Raw records:
____________________

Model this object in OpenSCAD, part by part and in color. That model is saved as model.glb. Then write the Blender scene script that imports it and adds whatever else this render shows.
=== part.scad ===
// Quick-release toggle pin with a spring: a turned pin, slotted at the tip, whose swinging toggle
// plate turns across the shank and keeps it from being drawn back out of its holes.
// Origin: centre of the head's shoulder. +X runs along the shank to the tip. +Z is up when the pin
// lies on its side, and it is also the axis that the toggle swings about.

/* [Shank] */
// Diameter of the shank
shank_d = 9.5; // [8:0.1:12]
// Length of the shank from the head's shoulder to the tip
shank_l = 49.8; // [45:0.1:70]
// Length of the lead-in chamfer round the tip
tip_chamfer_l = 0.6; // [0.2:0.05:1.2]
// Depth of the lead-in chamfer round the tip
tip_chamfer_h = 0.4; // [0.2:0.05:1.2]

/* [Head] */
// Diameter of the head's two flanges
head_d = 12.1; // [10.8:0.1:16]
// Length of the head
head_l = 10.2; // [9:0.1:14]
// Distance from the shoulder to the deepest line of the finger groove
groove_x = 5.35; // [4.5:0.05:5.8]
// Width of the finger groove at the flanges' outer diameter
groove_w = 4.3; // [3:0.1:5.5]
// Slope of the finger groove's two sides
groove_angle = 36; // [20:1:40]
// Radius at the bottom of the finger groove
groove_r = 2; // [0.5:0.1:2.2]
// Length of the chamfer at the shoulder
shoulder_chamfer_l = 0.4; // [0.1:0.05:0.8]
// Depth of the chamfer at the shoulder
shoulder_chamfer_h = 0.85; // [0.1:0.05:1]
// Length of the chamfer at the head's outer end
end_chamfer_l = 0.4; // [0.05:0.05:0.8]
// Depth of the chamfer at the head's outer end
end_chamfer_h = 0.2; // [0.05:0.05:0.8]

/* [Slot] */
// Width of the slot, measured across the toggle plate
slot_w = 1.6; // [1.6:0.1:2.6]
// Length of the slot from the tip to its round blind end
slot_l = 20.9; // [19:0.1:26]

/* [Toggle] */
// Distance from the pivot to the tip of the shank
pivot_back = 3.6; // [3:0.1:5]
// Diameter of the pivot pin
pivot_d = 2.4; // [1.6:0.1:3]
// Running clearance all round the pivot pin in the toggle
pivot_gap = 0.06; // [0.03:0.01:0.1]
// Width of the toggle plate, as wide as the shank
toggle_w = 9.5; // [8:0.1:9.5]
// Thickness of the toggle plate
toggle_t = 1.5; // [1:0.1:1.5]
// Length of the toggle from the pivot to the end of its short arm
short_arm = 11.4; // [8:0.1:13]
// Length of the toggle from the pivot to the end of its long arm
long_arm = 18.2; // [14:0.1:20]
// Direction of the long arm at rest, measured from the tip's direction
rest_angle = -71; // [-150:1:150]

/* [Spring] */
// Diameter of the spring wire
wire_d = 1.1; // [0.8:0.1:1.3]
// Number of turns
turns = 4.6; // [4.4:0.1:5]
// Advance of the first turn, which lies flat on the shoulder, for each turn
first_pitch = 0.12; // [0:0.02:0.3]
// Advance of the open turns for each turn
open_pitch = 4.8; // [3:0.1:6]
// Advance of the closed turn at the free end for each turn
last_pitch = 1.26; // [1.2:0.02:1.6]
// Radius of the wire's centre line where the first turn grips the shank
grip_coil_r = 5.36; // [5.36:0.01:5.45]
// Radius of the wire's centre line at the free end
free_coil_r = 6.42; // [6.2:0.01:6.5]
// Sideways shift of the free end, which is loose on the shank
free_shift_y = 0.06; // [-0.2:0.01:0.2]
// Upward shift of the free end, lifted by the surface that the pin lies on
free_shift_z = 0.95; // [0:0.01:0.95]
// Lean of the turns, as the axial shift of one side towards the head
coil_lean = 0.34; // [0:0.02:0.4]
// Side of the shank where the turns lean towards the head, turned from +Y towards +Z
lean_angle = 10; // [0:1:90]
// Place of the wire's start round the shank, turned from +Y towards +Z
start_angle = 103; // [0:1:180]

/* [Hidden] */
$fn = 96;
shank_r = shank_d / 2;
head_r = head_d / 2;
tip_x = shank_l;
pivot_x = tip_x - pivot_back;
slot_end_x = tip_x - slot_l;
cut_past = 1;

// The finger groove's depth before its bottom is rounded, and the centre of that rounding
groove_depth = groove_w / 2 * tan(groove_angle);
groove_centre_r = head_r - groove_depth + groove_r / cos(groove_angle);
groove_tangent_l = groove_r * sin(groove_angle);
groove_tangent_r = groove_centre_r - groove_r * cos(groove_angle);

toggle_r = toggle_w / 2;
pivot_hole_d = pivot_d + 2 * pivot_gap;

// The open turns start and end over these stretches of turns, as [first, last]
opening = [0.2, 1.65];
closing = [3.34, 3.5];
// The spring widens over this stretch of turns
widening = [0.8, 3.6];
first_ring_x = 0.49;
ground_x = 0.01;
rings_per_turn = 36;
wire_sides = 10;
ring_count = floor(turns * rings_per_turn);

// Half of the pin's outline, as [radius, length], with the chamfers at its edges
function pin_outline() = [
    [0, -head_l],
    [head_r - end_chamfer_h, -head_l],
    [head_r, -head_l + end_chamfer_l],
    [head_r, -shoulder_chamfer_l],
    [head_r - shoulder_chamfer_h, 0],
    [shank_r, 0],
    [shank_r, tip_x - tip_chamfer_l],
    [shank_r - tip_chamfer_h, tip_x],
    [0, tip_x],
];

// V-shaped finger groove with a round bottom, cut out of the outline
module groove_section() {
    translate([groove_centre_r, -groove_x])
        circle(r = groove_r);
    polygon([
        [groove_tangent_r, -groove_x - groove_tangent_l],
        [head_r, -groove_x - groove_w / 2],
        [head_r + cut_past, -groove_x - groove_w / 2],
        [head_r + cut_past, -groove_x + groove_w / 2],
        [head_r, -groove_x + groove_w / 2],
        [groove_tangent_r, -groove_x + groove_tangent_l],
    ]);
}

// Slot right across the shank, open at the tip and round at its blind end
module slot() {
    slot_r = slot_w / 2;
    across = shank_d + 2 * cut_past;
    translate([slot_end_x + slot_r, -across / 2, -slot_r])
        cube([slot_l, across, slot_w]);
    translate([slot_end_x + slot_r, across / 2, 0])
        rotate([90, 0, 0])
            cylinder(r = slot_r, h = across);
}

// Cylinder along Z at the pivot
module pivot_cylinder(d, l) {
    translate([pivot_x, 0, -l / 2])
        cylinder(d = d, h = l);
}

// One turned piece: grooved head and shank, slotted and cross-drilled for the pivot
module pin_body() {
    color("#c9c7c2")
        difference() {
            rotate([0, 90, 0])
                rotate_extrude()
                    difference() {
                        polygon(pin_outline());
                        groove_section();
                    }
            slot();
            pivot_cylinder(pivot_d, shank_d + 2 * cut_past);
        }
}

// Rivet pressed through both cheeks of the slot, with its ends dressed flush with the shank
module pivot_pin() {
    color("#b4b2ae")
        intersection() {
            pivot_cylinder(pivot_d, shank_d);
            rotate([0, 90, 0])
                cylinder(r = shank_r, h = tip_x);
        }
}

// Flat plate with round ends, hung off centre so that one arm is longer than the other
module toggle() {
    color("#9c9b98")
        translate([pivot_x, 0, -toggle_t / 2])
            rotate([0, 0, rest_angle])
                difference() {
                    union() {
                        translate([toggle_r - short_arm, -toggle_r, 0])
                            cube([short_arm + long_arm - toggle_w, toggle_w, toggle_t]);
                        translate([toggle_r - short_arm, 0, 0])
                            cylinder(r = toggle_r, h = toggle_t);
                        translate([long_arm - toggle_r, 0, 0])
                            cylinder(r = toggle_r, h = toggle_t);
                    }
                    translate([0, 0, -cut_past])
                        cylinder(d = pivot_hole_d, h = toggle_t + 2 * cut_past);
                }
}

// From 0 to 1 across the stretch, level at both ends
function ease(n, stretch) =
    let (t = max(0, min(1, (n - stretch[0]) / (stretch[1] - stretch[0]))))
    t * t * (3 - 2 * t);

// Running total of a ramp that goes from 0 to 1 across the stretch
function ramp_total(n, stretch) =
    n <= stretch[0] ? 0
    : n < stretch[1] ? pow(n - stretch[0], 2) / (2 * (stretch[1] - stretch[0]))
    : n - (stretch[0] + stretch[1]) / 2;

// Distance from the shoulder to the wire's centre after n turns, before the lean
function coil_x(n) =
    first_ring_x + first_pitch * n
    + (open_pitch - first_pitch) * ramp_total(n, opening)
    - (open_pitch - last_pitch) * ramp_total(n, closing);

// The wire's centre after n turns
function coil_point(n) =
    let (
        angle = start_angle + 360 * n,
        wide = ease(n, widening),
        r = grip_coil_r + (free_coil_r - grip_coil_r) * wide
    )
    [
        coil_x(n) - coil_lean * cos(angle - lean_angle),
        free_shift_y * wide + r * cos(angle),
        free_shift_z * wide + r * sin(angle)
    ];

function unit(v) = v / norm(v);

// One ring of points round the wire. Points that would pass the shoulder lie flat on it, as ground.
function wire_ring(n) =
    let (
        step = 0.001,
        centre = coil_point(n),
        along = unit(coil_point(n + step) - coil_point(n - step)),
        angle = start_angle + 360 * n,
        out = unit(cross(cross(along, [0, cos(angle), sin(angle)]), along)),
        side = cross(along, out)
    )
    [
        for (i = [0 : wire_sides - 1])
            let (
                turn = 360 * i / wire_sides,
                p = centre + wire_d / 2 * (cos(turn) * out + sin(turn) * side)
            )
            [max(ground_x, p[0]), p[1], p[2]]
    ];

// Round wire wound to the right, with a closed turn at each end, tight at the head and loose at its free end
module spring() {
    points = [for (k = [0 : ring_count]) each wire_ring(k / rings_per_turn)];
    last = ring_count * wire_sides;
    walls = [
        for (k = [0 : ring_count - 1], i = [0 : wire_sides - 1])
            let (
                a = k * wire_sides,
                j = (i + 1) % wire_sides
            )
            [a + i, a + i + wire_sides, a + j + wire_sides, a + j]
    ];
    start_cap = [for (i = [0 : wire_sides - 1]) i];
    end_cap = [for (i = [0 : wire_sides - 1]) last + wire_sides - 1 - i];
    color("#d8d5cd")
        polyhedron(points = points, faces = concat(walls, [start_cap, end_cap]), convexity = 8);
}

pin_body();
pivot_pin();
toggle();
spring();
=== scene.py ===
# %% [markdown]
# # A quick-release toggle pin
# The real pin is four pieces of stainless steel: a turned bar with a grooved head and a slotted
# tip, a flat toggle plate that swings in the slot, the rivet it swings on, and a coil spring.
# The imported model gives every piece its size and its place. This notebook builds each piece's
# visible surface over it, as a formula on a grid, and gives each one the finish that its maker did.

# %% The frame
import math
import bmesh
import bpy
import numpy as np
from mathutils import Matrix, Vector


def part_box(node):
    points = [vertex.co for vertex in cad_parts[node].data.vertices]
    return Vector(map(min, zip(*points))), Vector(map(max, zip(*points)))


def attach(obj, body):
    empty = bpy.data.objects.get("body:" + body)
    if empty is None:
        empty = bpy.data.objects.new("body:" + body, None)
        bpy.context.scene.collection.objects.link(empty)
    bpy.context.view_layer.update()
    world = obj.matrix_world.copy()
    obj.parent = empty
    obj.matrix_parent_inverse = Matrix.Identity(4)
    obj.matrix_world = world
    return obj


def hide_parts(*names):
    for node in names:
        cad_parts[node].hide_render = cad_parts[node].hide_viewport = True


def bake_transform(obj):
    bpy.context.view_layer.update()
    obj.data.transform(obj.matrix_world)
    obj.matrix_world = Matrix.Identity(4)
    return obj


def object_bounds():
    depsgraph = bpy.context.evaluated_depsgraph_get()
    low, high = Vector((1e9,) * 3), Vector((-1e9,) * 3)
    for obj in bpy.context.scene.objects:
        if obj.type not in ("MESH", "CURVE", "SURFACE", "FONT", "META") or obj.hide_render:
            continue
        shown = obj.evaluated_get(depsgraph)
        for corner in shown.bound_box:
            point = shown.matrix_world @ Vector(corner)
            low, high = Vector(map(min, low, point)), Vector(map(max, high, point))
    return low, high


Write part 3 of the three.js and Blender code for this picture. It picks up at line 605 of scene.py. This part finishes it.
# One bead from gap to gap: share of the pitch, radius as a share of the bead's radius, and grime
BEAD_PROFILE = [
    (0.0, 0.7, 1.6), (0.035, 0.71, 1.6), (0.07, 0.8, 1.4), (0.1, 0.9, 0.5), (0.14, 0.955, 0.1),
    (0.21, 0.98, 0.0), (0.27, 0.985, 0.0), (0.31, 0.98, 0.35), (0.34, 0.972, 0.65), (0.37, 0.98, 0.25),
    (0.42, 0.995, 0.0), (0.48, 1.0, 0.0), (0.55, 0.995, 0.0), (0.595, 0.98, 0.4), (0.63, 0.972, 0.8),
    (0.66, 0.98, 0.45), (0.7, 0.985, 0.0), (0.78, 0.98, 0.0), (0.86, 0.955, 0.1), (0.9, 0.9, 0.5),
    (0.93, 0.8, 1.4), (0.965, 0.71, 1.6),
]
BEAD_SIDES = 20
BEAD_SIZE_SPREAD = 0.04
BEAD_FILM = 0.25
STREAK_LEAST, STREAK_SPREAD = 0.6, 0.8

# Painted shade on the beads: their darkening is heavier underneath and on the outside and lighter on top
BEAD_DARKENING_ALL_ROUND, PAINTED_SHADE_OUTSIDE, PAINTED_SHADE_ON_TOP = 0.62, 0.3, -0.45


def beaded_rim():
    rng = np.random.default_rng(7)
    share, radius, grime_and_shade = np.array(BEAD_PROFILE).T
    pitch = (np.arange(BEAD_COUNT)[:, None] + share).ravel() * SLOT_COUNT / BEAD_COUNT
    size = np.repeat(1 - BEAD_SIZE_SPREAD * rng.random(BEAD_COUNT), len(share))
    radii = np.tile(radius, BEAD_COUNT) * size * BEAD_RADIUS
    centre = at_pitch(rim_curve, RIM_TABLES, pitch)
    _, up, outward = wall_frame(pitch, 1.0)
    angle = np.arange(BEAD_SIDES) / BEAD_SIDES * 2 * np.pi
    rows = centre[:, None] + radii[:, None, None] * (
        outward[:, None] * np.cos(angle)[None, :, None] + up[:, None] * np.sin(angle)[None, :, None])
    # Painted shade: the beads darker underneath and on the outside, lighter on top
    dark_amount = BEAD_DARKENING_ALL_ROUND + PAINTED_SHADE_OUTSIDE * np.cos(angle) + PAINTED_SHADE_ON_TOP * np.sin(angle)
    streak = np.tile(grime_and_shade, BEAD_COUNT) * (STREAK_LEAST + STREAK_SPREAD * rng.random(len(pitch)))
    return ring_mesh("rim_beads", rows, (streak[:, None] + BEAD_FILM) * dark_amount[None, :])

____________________

* Exercise goal
Reproduce the lines exactly, taking as the first line the one with "its free end" and as the last line the one with "low, high = Vector((1e9,)", and include nothing else.

* Exercise result
// Round wire wound to the right, with a closed turn at each end, tight at the head and loose at its free end
module spring() {
    points = [for (k = [0 : ring_count]) each wire_ring(k / rings_per_turn)];
    last = ring_count * wire_sides;
    walls = [
        for (k = [0 : ring_count - 1], i = [0 : wire_sides - 1])
            let (
                a = k * wire_sides,
                j = (i + 1) % wire_sides
            )
            [a + i, a + i + wire_sides, a + j + wire_sides, a + j]
    ];
    start_cap = [for (i = [0 : wire_sides - 1]) i];
    end_cap = [for (i = [0 : wire_sides - 1]) last + wire_sides - 1 - i];
    color("#d8d5cd")
        polyhedron(points = points, faces = concat(walls, [start_cap, end_cap]), convexity = 8);
}

pin_body();
pivot_pin();
toggle();
spring();
=== scene.py ===
# %% [markdown]
# # A quick-release toggle pin
# The real pin is four pieces of stainless steel: a turned bar with a grooved head and a slotted
# tip, a flat toggle plate that swings in the slot, the rivet it swings on, and a coil spring.
# The imported model gives every piece its size and its place. This notebook builds each piece's
# visible surface over it, as a formula on a grid, and gives each one the finish that its maker did.

# %% The frame
import math
import bmesh
import bpy
import numpy as np
from mathutils import Matrix, Vector


def part_box(node):
    points = [vertex.co for vertex in cad_parts[node].data.vertices]
    return Vector(map(min, zip(*points))), Vector(map(max, zip(*points)))


def attach(obj, body):
    empty = bpy.data.objects.get("body:" + body)
    if empty is None:
        empty = bpy.data.objects.new("body:" + body, None)
        bpy.context.scene.collection.objects.link(empty)
    bpy.context.view_layer.update()
    world = obj.matrix_world.copy()
    obj.parent = empty
    obj.matrix_parent_inverse = Matrix.Identity(4)
    obj.matrix_world = world
    return obj


def hide_parts(*names):
    for node in names:
        cad_parts[node].hide_render = cad_parts[node].hide_viewport = True


def bake_transform(obj):
    bpy.context.view_layer.update()
    obj.data.transform(obj.matrix_world)
    obj.matrix_world = Matrix.Identity(4)
    return obj


def object_bounds():
    depsgraph = bpy.context.evaluated_depsgraph_get()
    low, high = Vector((1e9,) * 3), Vector((-1e9,) * 3)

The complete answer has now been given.